##### Dataset records

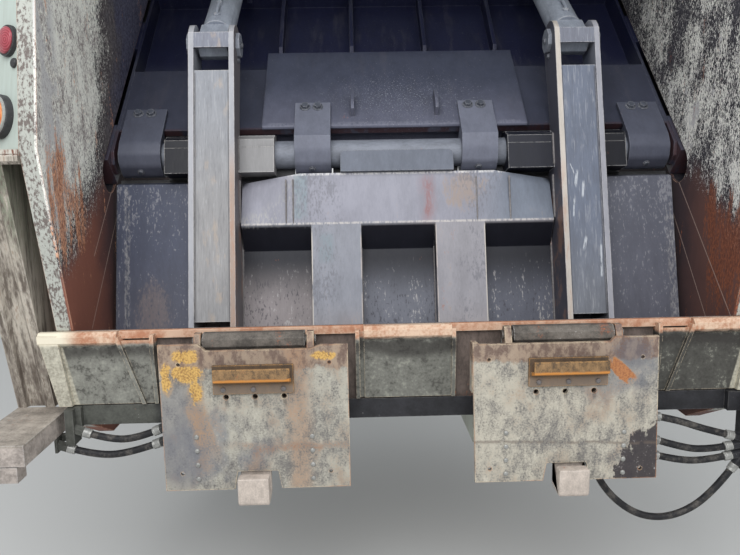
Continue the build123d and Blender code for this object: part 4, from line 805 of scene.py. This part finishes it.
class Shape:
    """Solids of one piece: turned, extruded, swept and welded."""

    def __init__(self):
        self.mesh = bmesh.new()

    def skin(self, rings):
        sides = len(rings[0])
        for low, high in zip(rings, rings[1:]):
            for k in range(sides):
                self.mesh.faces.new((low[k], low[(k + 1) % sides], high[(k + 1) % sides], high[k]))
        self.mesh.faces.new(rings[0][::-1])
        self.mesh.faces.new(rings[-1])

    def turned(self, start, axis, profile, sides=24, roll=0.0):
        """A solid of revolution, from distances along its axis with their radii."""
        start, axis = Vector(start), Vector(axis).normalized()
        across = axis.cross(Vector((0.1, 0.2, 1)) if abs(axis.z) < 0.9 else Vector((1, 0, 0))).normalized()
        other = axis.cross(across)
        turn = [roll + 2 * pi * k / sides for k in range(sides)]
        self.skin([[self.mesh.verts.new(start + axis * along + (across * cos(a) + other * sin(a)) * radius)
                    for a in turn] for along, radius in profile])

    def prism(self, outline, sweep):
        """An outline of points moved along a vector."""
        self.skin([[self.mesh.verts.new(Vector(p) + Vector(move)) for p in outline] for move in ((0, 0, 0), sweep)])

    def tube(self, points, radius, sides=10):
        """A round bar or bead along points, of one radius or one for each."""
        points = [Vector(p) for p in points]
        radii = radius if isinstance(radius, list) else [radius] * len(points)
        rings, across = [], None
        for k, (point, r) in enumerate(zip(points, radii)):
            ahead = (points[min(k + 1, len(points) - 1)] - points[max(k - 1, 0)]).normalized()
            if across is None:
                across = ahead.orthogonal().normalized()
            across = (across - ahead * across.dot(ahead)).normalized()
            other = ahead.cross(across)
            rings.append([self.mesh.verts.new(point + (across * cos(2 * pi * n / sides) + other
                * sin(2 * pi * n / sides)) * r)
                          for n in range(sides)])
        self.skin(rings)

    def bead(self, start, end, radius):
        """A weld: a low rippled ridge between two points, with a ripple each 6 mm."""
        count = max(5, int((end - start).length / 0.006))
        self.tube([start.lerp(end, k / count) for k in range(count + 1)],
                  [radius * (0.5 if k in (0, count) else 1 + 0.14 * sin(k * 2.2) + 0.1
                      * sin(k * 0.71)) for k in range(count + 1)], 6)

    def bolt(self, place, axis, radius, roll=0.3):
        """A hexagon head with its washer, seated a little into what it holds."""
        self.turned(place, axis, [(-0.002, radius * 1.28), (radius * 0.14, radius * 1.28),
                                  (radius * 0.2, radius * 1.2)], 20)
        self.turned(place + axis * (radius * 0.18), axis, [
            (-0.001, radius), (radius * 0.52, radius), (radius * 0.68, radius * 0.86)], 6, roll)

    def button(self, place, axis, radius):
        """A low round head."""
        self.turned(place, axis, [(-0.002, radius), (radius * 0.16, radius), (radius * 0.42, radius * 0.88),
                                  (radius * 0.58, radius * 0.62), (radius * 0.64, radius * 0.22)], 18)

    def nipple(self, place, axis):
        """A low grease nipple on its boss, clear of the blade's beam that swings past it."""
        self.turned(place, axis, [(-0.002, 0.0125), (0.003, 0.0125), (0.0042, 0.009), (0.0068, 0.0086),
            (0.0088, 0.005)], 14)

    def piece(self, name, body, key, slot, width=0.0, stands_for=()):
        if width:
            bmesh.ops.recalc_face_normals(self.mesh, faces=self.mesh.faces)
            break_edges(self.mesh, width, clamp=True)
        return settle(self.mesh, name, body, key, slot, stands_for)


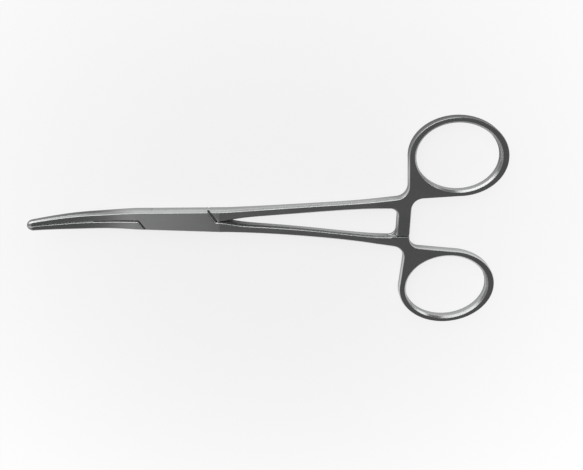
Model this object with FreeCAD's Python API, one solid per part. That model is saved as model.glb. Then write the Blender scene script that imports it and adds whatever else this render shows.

##########

What to produce:
The first line of the records and every line down to the line with "self.mesh = bmesh.new()" must be quoted exactly; leave out all else.

Answer below:
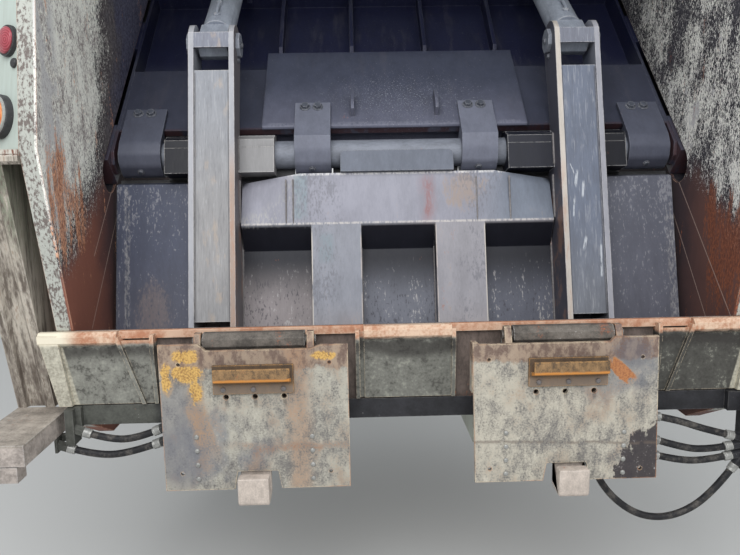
Continue the build123d and Blender code for this object: part 4, from line 805 of scene.py. This part finishes it.
class Shape:
    """Solids of one piece: turned, extruded, swept and welded."""

    def __init__(self):
        self.mesh = bmesh.new()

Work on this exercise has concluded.